Security Basics mailing list archives

Re: Spoof the TO field in emails


From: Robert Mezzone <RMezzone () PJSolomon com>
Date: Wed, 1 Dec 2004 18:00:45 -0500

I had a similiar situation today. One of my users received an email with an
ex-employees name in the to: field. Turns out he was bcc: and the bcc info
doesn't appear in the header. I confirmed this by sending an email from my
yahoo account to my work account. Oddly enough Yahoo wouldn't let me send
the message until there was at least on address in the To: field.

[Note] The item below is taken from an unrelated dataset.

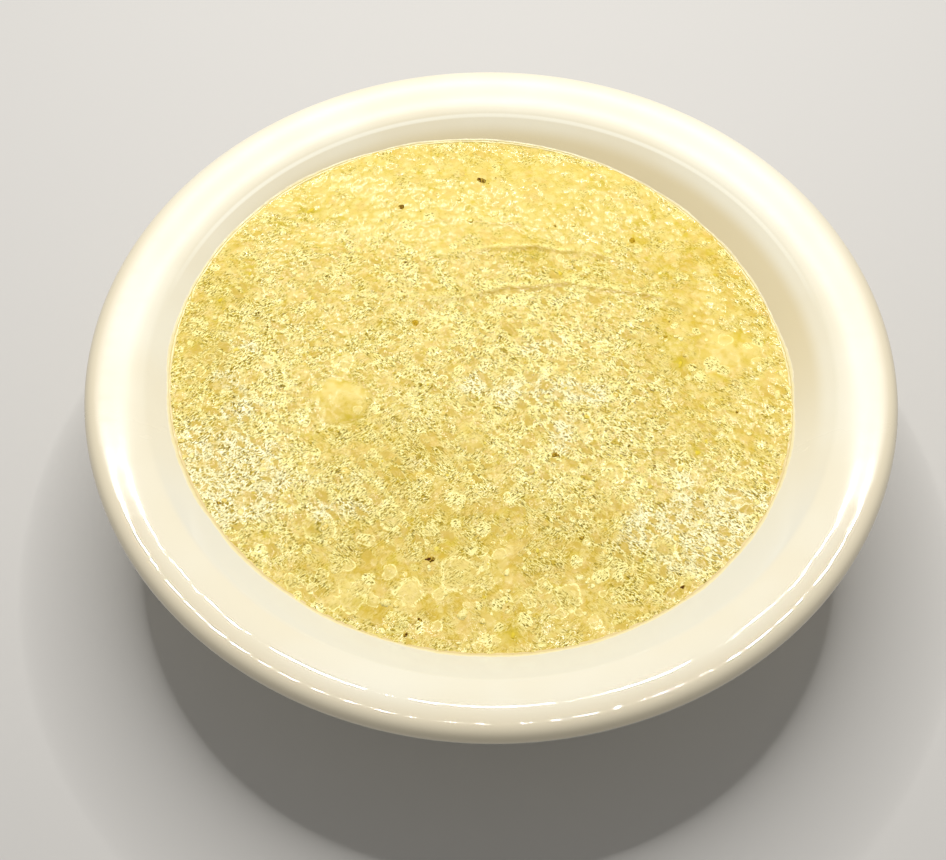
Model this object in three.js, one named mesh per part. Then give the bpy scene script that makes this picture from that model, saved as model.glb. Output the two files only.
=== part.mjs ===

I guess
this explains why there is always one receipent in the To: field in almost
every piece of Spam I've come across. 

Robert


-----Original Message-----
From: Alex 'CAVE' Cernat <cave () cernat ro>
To: security-basics () securityfocus com <security-basics () securityfocus com>
Sent: Wed Dec 01 13:21:00 2004
Subject: Re: Spoof the TO field in emails

Hi List,
Just got an incident today where a user reports to have received a
mails sent to another person

The mail is a phishing attempt

TECHNICALS:
-----------

'UserA' got the mail

'UserB' was in the 'TO' field


A normal SMTP session (don't now exactly the error codes, but it doesn't
matter)

------------------------------------------
HELO MAIL
xxx helo helo ...
MAIL FROM: me () mydomain com
xxx sender ok
RCPT TO: you () yourdomain com
xxx recipient ok
DATA
xxx ok, go ahead
From: Me, Myself and I <myself () mydomain com>
To: You <you.you.you () yourdomain com>
Subject: This in the subject

This is a test email ... blah blah blah ...
.
xxx ok, message queued
-------------------------------------------

The SMTP session is valid and the message will be delivered to
you () yourdomain com. But as you can see, in the headers, the "To:"
address was you.you.you () yourdomain com (it could be even
george.monkey.bush () usa net or smth.), and not the address that will
actually receive the message (you () yourdomain com). Mail routing is done
in most of cases only by "RCPT TO:" address. The "To:" header is only a
content (not the body of the message), and is not usually altered.

In some cases, some combinations of To:, Cc: and Bcc: headers could
create some kind of 'incident' you've described.